_Work to do_
Return the whole listing exactly as it stands.

_Supplied material_
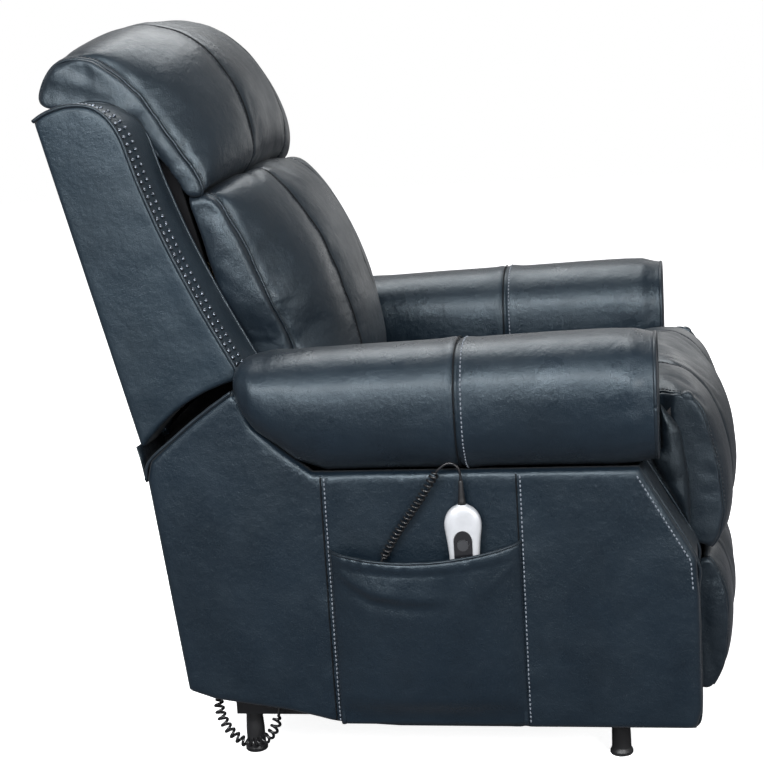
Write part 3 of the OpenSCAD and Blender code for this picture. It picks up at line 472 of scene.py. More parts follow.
def make_cords():
    hx, hy, gland = -407, -114, np.array([-401, 14, 318])
    loop = smooth([[hx, hy, 452], [hx, hy, 456], [hx, -113, 464], [hx, -109, 472], [hx, -101, 476], [hx, -92, 474],
                   [hx, -84, 468]], 6, closed=False)
    fall = smooth([[hx, -80, 464], [hx, -60, 432], [hx + 1, -38, 401], [hx + 2, -16, 370], [hx + 4, 3, 338]], 6,
                  closed=False)
    end = np.array([[hx + 6, 9, 328], [-405, 13, 320], gland + [-3, 0, 0], gland])
    route = np.vstack([loop, curly(fall, 5, 22, 18), end]) / 1000
    v, f = tube(route, 0.0018, 10)
    add("handset_cord_curl", v, f, cord_mat, "chassis", ("handset_cord",), "cord_rubber",
        cord=dict(exit=route[0], length=round(length_of(route), 3), diameter=0.0036, path=route))
    rear, front = np.array([-291, 280, 132]), np.array([-291, 190, 126])
    fall = smooth([[-325, 284, 96], [-330, 280, 72], [-331, 268, 46], [-331, 246, 28], [-331, 222, 28],
                   [-330, 202, 44], [-325, 192, 68]], 5, closed=False)
    route = np.vstack([[rear, rear + [-5, 0, 0], [-305, 281, 129], [-316, 283, 118], [-321, 284, 106]],
                       curly(fall, 6, 17, 18),
                       [[-322, 191, 82], [-316, 190, 100], [-306, 190, 117], front + [-5, 0, 0], front]]) / 1000
    v, f = tube(route, 0.0022, 10)
    add("motor_cord_curl", v, f, cord_mat, "chassis", ("motor_cord",), "cord_rubber",
        cord=dict(exit=route[0], length=round(length_of(route), 3), diameter=0.0044, path=route))


make_cords()


# ---------- cushions ----------

def crown(t):
    return 1 - (1 - t**2.4) ** 0.7


soft_jobs = []


def cushion(name, middle, side, half, box_w, body, replaces, seams, shrink=0.006, cap=0.022, flat=None,
            mat=None, fill=0.7, gather=0.0, seed=1, relief=None, widen=None, boxing=None, squeeze=None):
    """A crowned pad across the chair. seams: x of the sewn channels. flat(p) is 1 where it rests on a board.
    The shape starts slightly small, swells under pressure between its seams, and is capped."""
    c, s = smooth(mm(middle), 6), smooth(mm(side), 6)
    hub = s.mean(0)
    rings = []
    for x in np.linspace(-1, 1, 61):
        ring = c + (s - c) * crown(abs(x))
        rings.append(in_x(x * half / 1000, ring + unit(hub - ring) * shrink * 0.6))
    for a in np.radians([18, 36, 54, 72]):
        ring = s + (hub - s) * (0.04 * (1 - math.cos(a)) + 0.05 * math.sin(a) ** 2)
        ring = ring if boxing is None else boxing(ring)
        x = (half + box_w * math.sin(a)) / 1000
        rings.insert(0, in_x(-x, ring))
        rings.append(in_x(x, ring))
    for k in (0.4, 0.75):
        ring = s + (hub - s) * k
        ring = ring if boxing is None or k > 0.5 else boxing(ring)
        rings.insert(0, in_x(-(half + box_w) / 1000, ring))
        rings.append(in_x((half + box_w) / 1000, ring))
    v, f = loft(rings)
    if widen is not None:
        v[:, 0] *= widen(v)
    obj = add(name, v, f, mat or pad_mat, body, replaces, "leather", fill)
    obj.data.remesh_voxel_size = 0.0055
    bpy.context.view_layer.objects.active = obj
    bpy.ops.object.voxel_remesh()
    obj.data.shade_smooth()
    soft_jobs.append(dict(obj=obj, seams=seams, half=half / 1000, cap=cap, flat=flat, gather=gather, seed=seed,
                          relief=relief, squeeze=squeeze, widen=widen or (lambda q: np.ones(len(q)))))
    return obj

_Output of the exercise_
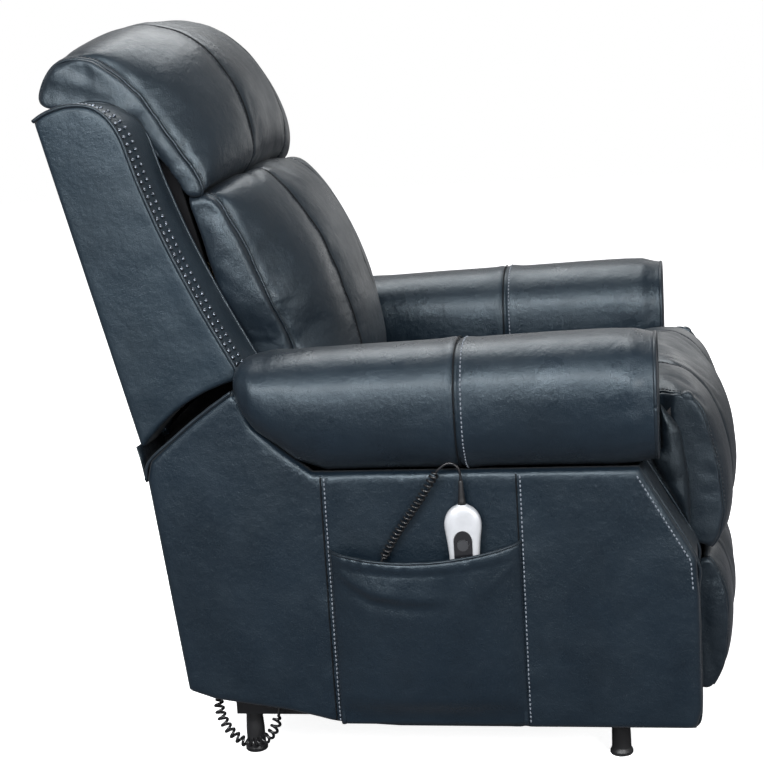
Write part 3 of the OpenSCAD and Blender code for this picture. It picks up at line 472 of scene.py. More parts follow.
def make_cords():
    hx, hy, gland = -407, -114, np.array([-401, 14, 318])
    loop = smooth([[hx, hy, 452], [hx, hy, 456], [hx, -113, 464], [hx, -109, 472], [hx, -101, 476], [hx, -92, 474],
                   [hx, -84, 468]], 6, closed=False)
    fall = smooth([[hx, -80, 464], [hx, -60, 432], [hx + 1, -38, 401], [hx + 2, -16, 370], [hx + 4, 3, 338]], 6,
                  closed=False)
    end = np.array([[hx + 6, 9, 328], [-405, 13, 320], gland + [-3, 0, 0], gland])
    route = np.vstack([loop, curly(fall, 5, 22, 18), end]) / 1000
    v, f = tube(route, 0.0018, 10)
    add("handset_cord_curl", v, f, cord_mat, "chassis", ("handset_cord",), "cord_rubber",
        cord=dict(exit=route[0], length=round(length_of(route), 3), diameter=0.0036, path=route))
    rear, front = np.array([-291, 280, 132]), np.array([-291, 190, 126])
    fall = smooth([[-325, 284, 96], [-330, 280, 72], [-331, 268, 46], [-331, 246, 28], [-331, 222, 28],
                   [-330, 202, 44], [-325, 192, 68]], 5, closed=False)
    route = np.vstack([[rear, rear + [-5, 0, 0], [-305, 281, 129], [-316, 283, 118], [-321, 284, 106]],
                       curly(fall, 6, 17, 18),
                       [[-322, 191, 82], [-316, 190, 100], [-306, 190, 117], front + [-5, 0, 0], front]]) / 1000
    v, f = tube(route, 0.0022, 10)
    add("motor_cord_curl", v, f, cord_mat, "chassis", ("motor_cord",), "cord_rubber",
        cord=dict(exit=route[0], length=round(length_of(route), 3), diameter=0.0044, path=route))


make_cords()


# ---------- cushions ----------

def crown(t):
    return 1 - (1 - t**2.4) ** 0.7


soft_jobs = []


def cushion(name, middle, side, half, box_w, body, replaces, seams, shrink=0.006, cap=0.022, flat=None,
            mat=None, fill=0.7, gather=0.0, seed=1, relief=None, widen=None, boxing=None, squeeze=None):
    """A crowned pad across the chair. seams: x of the sewn channels. flat(p) is 1 where it rests on a board.
    The shape starts slightly small, swells under pressure between its seams, and is capped."""
    c, s = smooth(mm(middle), 6), smooth(mm(side), 6)
    hub = s.mean(0)
    rings = []
    for x in np.linspace(-1, 1, 61):
        ring = c + (s - c) * crown(abs(x))
        rings.append(in_x(x * half / 1000, ring + unit(hub - ring) * shrink * 0.6))
    for a in np.radians([18, 36, 54, 72]):
        ring = s + (hub - s) * (0.04 * (1 - math.cos(a)) + 0.05 * math.sin(a) ** 2)
        ring = ring if boxing is None else boxing(ring)
        x = (half + box_w * math.sin(a)) / 1000
        rings.insert(0, in_x(-x, ring))
        rings.append(in_x(x, ring))
    for k in (0.4, 0.75):
        ring = s + (hub - s) * k
        ring = ring if boxing is None or k > 0.5 else boxing(ring)
        rings.insert(0, in_x(-(half + box_w) / 1000, ring))
        rings.append(in_x((half + box_w) / 1000, ring))
    v, f = loft(rings)
    if widen is not None:
        v[:, 0] *= widen(v)
    obj = add(name, v, f, mat or pad_mat, body, replaces, "leather", fill)
    obj.data.remesh_voxel_size = 0.0055
    bpy.context.view_layer.objects.active = obj
    bpy.ops.object.voxel_remesh()
    obj.data.shade_smooth()
    soft_jobs.append(dict(obj=obj, seams=seams, half=half / 1000, cap=cap, flat=flat, gather=gather, seed=seed,
                          relief=relief, squeeze=squeeze, widen=widen or (lambda q: np.ones(len(q)))))
    return obj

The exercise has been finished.